Comment 58 Gayan Perera CLA 2019-08-18 21:11:15 EDT
@Roland were you able to disable this processor by default ? Cause earlier it was enabled by default.
Comment 59 Roland Grunberg CLA 2019-08-19 13:18:01 EDT
(In reply to Gayan Perera from comment #58)
> @Roland were you able to disable this processor by default ? Cause earlier
> it was enabled by default.

The feature is disabled by default, but due to a separate bug (described in https://bugs.eclipse.org/bugs/show_bug.cgi?id=547833#c9), any newly introduced category that is disabled by default gets ignored if the user has touched and saved any advanced code assist preference previously. I've filed this as Bug 550226.

I've set the timeout for waiting for the computation to 1s so it should take no longer than that in the worst case. That can certainly be lowered if people feel that's a bit too high.

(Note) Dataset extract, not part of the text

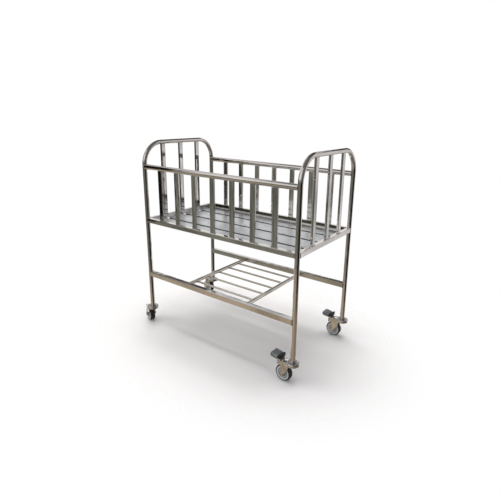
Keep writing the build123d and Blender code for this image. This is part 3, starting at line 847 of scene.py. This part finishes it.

The main reason for disablement was that it was taking far too much time for computation, so with that reduced it should be safe to have the feature in. With that said, I'm open to reverting if people feel this should still be a no-go.
Comment 60 Gayan Perera CLA 2019-08-19 13:25:04 EDT
@Roland what if we make the timeout a feature flag which can be toggled via system properties?
Comment 61 Roland Grunberg CLA 2019-08-20 09:26:18 EDT
(In reply to Gayan Perera from comment #60)
> @Roland what if we make the timeout a feature flag which can be toggled via
> system properties?

I didn't want to take this approach because the goal is to have the feature behaving reasonably without user tweaking. In the short term if the timeout is still not reasonable, then I'd prefer to get feedback and change the value. In the long term I could see providing options to allow users to tweak the number of chains returned, their min/max length, types to avoid looking into, and even timeout value once we've established sane defaults.
Comment 62 Gayan Perera CLA 2019-08-20 12:57:47 EDT
@Roland you have a point, lets keep it as it is.
Comment 63 Noopur Gupta CLA 2019-08-27 11:53:27 EDT
@Roland, anything pending here for 4.13 or can it be closed?
Comment 64 Roland Grunberg CLA 2019-08-27 12:01:26 EDT
N&N entry would be needed so I will create one before end of week.